**Data lines**:
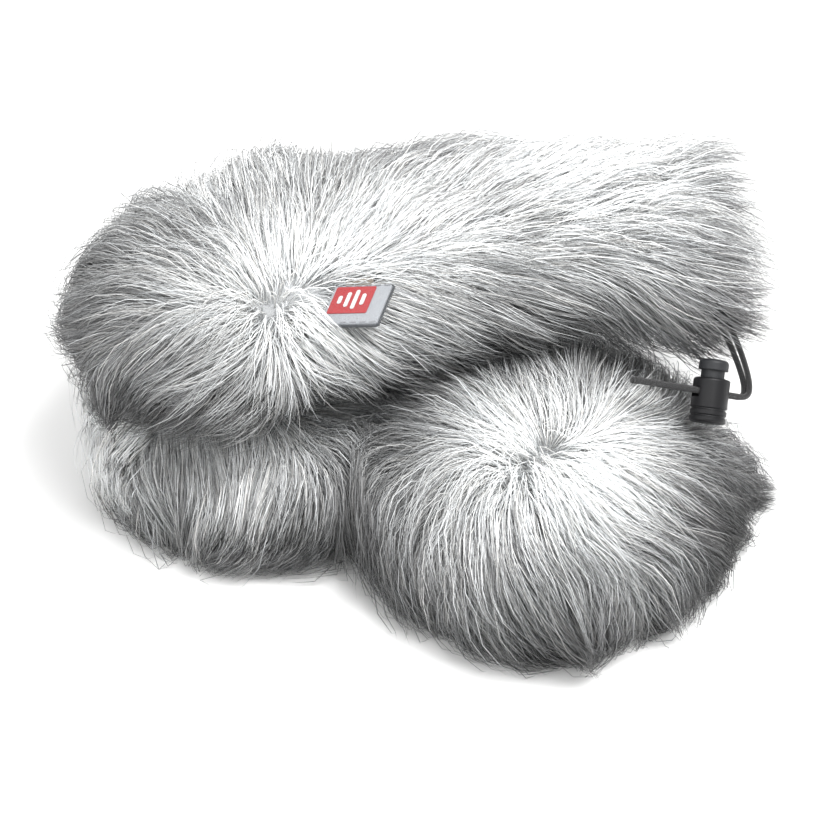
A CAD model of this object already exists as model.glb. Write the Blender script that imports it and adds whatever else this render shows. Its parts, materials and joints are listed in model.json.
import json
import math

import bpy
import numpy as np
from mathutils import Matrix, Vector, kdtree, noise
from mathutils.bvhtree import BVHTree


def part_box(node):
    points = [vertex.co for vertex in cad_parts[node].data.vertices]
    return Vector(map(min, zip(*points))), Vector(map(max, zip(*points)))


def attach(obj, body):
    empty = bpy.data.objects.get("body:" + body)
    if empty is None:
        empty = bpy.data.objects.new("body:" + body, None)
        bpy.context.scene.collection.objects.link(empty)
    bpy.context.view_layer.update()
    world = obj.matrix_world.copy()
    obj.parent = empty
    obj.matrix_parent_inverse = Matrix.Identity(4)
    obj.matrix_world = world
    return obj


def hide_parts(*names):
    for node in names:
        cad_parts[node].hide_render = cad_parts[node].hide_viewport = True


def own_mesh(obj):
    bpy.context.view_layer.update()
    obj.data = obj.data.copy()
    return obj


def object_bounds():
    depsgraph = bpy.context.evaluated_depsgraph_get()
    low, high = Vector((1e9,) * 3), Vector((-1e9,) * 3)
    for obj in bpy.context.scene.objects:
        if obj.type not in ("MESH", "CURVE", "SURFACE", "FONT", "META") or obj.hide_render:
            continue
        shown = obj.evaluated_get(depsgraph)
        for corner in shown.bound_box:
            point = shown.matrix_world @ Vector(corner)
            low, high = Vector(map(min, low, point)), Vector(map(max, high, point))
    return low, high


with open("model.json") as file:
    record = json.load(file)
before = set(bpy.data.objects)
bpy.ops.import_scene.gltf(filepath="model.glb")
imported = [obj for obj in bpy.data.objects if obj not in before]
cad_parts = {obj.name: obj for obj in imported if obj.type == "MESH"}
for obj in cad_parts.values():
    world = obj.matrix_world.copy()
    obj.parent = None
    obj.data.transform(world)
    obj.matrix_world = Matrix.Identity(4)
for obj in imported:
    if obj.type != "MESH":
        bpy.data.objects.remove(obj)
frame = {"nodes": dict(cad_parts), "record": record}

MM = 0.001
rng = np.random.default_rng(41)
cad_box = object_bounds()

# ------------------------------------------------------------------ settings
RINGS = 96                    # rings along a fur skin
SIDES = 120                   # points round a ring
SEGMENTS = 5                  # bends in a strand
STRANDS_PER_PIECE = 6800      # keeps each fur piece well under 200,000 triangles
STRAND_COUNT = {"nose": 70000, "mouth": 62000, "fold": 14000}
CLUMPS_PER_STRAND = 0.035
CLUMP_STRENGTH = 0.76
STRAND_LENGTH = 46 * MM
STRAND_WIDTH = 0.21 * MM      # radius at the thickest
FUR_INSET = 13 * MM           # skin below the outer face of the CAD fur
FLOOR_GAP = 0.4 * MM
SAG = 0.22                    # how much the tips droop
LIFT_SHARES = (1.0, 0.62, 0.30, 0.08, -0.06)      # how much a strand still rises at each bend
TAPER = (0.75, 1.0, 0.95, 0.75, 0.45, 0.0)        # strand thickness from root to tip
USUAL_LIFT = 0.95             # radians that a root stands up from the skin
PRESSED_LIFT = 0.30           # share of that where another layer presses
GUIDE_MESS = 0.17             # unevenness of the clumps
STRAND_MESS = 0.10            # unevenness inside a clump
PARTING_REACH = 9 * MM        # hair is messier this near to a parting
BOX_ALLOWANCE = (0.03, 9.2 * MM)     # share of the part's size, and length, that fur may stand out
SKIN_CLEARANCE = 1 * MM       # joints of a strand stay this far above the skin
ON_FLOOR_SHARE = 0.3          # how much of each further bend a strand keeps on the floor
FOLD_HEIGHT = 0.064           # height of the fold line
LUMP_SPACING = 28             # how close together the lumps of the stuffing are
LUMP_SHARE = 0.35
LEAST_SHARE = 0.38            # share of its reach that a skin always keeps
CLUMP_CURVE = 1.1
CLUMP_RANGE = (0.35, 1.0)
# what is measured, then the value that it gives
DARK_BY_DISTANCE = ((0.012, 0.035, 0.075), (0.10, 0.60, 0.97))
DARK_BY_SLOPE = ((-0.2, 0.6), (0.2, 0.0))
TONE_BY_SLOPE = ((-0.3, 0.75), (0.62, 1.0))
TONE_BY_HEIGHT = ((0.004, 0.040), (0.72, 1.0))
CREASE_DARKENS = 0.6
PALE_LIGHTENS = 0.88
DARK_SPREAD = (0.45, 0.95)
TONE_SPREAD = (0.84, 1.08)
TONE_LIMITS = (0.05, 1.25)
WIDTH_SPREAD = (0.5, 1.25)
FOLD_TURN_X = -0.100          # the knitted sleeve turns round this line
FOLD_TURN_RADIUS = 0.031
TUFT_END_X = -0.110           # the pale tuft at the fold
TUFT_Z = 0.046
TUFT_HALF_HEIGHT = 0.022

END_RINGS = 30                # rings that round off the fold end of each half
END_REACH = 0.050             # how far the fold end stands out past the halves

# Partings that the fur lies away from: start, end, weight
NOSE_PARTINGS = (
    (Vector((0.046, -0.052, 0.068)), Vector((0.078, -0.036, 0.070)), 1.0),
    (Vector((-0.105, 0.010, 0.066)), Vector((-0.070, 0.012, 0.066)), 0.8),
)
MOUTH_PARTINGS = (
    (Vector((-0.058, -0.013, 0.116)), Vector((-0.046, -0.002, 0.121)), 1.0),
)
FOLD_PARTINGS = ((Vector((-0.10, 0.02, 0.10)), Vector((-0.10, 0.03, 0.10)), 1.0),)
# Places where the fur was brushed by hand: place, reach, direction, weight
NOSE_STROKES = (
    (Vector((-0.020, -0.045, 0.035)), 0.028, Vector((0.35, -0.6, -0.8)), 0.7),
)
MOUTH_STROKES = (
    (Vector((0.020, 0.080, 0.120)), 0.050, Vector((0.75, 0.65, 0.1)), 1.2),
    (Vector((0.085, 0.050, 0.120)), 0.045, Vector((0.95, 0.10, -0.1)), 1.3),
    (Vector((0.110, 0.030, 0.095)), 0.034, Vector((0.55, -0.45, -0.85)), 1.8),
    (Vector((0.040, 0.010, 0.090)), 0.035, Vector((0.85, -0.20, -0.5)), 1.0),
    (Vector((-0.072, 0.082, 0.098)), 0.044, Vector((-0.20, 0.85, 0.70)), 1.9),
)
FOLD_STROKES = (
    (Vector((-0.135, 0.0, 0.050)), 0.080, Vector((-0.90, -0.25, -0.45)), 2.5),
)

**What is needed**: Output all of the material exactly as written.

**Full response**:
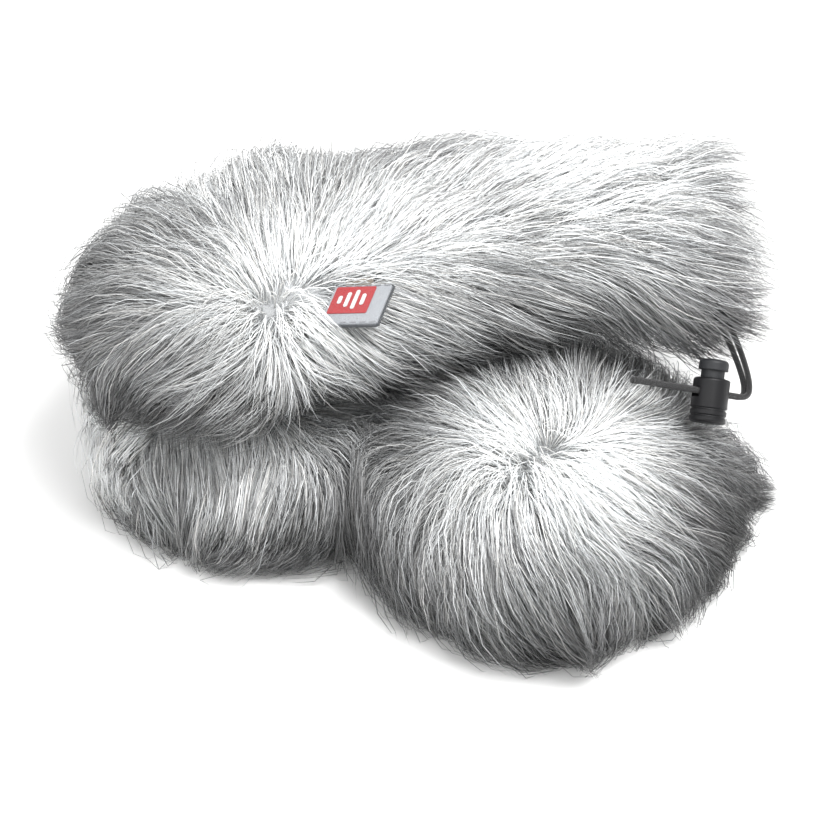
A CAD model of this object already exists as model.glb. Write the Blender script that imports it and adds whatever else this render shows. Its parts, materials and joints are listed in model.json.
import json
import math

import bpy
import numpy as np
from mathutils import Matrix, Vector, kdtree, noise
from mathutils.bvhtree import BVHTree


def part_box(node):
    points = [vertex.co for vertex in cad_parts[node].data.vertices]
    return Vector(map(min, zip(*points))), Vector(map(max, zip(*points)))


def attach(obj, body):
    empty = bpy.data.objects.get("body:" + body)
    if empty is None:
        empty = bpy.data.objects.new("body:" + body, None)
        bpy.context.scene.collection.objects.link(empty)
    bpy.context.view_layer.update()
    world = obj.matrix_world.copy()
    obj.parent = empty
    obj.matrix_parent_inverse = Matrix.Identity(4)
    obj.matrix_world = world
    return obj


def hide_parts(*names):
    for node in names:
        cad_parts[node].hide_render = cad_parts[node].hide_viewport = True


def own_mesh(obj):
    bpy.context.view_layer.update()
    obj.data = obj.data.copy()
    return obj


def object_bounds():
    depsgraph = bpy.context.evaluated_depsgraph_get()
    low, high = Vector((1e9,) * 3), Vector((-1e9,) * 3)
    for obj in bpy.context.scene.objects:
        if obj.type not in ("MESH", "CURVE", "SURFACE", "FONT", "META") or obj.hide_render:
            continue
        shown = obj.evaluated_get(depsgraph)
        for corner in shown.bound_box:
            point = shown.matrix_world @ Vector(corner)
            low, high = Vector(map(min, low, point)), Vector(map(max, high, point))
    return low, high


with open("model.json") as file:
    record = json.load(file)
before = set(bpy.data.objects)
bpy.ops.import_scene.gltf(filepath="model.glb")
imported = [obj for obj in bpy.data.objects if obj not in before]
cad_parts = {obj.name: obj for obj in imported if obj.type == "MESH"}
for obj in cad_parts.values():
    world = obj.matrix_world.copy()
    obj.parent = None
    obj.data.transform(world)
    obj.matrix_world = Matrix.Identity(4)
for obj in imported:
    if obj.type != "MESH":
        bpy.data.objects.remove(obj)
frame = {"nodes": dict(cad_parts), "record": record}

MM = 0.001
rng = np.random.default_rng(41)
cad_box = object_bounds()

# ------------------------------------------------------------------ settings
RINGS = 96                    # rings along a fur skin
SIDES = 120                   # points round a ring
SEGMENTS = 5                  # bends in a strand
STRANDS_PER_PIECE = 6800      # keeps each fur piece well under 200,000 triangles
STRAND_COUNT = {"nose": 70000, "mouth": 62000, "fold": 14000}
CLUMPS_PER_STRAND = 0.035
CLUMP_STRENGTH = 0.76
STRAND_LENGTH = 46 * MM
STRAND_WIDTH = 0.21 * MM      # radius at the thickest
FUR_INSET = 13 * MM           # skin below the outer face of the CAD fur
FLOOR_GAP = 0.4 * MM
SAG = 0.22                    # how much the tips droop
LIFT_SHARES = (1.0, 0.62, 0.30, 0.08, -0.06)      # how much a strand still rises at each bend
TAPER = (0.75, 1.0, 0.95, 0.75, 0.45, 0.0)        # strand thickness from root to tip
USUAL_LIFT = 0.95             # radians that a root stands up from the skin
PRESSED_LIFT = 0.30           # share of that where another layer presses
GUIDE_MESS = 0.17             # unevenness of the clumps
STRAND_MESS = 0.10            # unevenness inside a clump
PARTING_REACH = 9 * MM        # hair is messier this near to a parting
BOX_ALLOWANCE = (0.03, 9.2 * MM)     # share of the part's size, and length, that fur may stand out
SKIN_CLEARANCE = 1 * MM       # joints of a strand stay this far above the skin
ON_FLOOR_SHARE = 0.3          # how much of each further bend a strand keeps on the floor
FOLD_HEIGHT = 0.064           # height of the fold line
LUMP_SPACING = 28             # how close together the lumps of the stuffing are
LUMP_SHARE = 0.35
LEAST_SHARE = 0.38            # share of its reach that a skin always keeps
CLUMP_CURVE = 1.1
CLUMP_RANGE = (0.35, 1.0)
# what is measured, then the value that it gives
DARK_BY_DISTANCE = ((0.012, 0.035, 0.075), (0.10, 0.60, 0.97))
DARK_BY_SLOPE = ((-0.2, 0.6), (0.2, 0.0))
TONE_BY_SLOPE = ((-0.3, 0.75), (0.62, 1.0))
TONE_BY_HEIGHT = ((0.004, 0.040), (0.72, 1.0))
CREASE_DARKENS = 0.6
PALE_LIGHTENS = 0.88
DARK_SPREAD = (0.45, 0.95)
TONE_SPREAD = (0.84, 1.08)
TONE_LIMITS = (0.05, 1.25)
WIDTH_SPREAD = (0.5, 1.25)
FOLD_TURN_X = -0.100          # the knitted sleeve turns round this line
FOLD_TURN_RADIUS = 0.031
TUFT_END_X = -0.110           # the pale tuft at the fold
TUFT_Z = 0.046
TUFT_HALF_HEIGHT = 0.022

END_RINGS = 30                # rings that round off the fold end of each half
END_REACH = 0.050             # how far the fold end stands out past the halves

# Partings that the fur lies away from: start, end, weight
NOSE_PARTINGS = (
    (Vector((0.046, -0.052, 0.068)), Vector((0.078, -0.036, 0.070)), 1.0),
    (Vector((-0.105, 0.010, 0.066)), Vector((-0.070, 0.012, 0.066)), 0.8),
)
MOUTH_PARTINGS = (
    (Vector((-0.058, -0.013, 0.116)), Vector((-0.046, -0.002, 0.121)), 1.0),
)
FOLD_PARTINGS = ((Vector((-0.10, 0.02, 0.10)), Vector((-0.10, 0.03, 0.10)), 1.0),)
# Places where the fur was brushed by hand: place, reach, direction, weight
NOSE_STROKES = (
    (Vector((-0.020, -0.045, 0.035)), 0.028, Vector((0.35, -0.6, -0.8)), 0.7),
)
MOUTH_STROKES = (
    (Vector((0.020, 0.080, 0.120)), 0.050, Vector((0.75, 0.65, 0.1)), 1.2),
    (Vector((0.085, 0.050, 0.120)), 0.045, Vector((0.95, 0.10, -0.1)), 1.3),
    (Vector((0.110, 0.030, 0.095)), 0.034, Vector((0.55, -0.45, -0.85)), 1.8),
    (Vector((0.040, 0.010, 0.090)), 0.035, Vector((0.85, -0.20, -0.5)), 1.0),
    (Vector((-0.072, 0.082, 0.098)), 0.044, Vector((-0.20, 0.85, 0.70)), 1.9),
)
FOLD_STROKES = (
    (Vector((-0.135, 0.0, 0.050)), 0.080, Vector((-0.90, -0.25, -0.45)), 2.5),
)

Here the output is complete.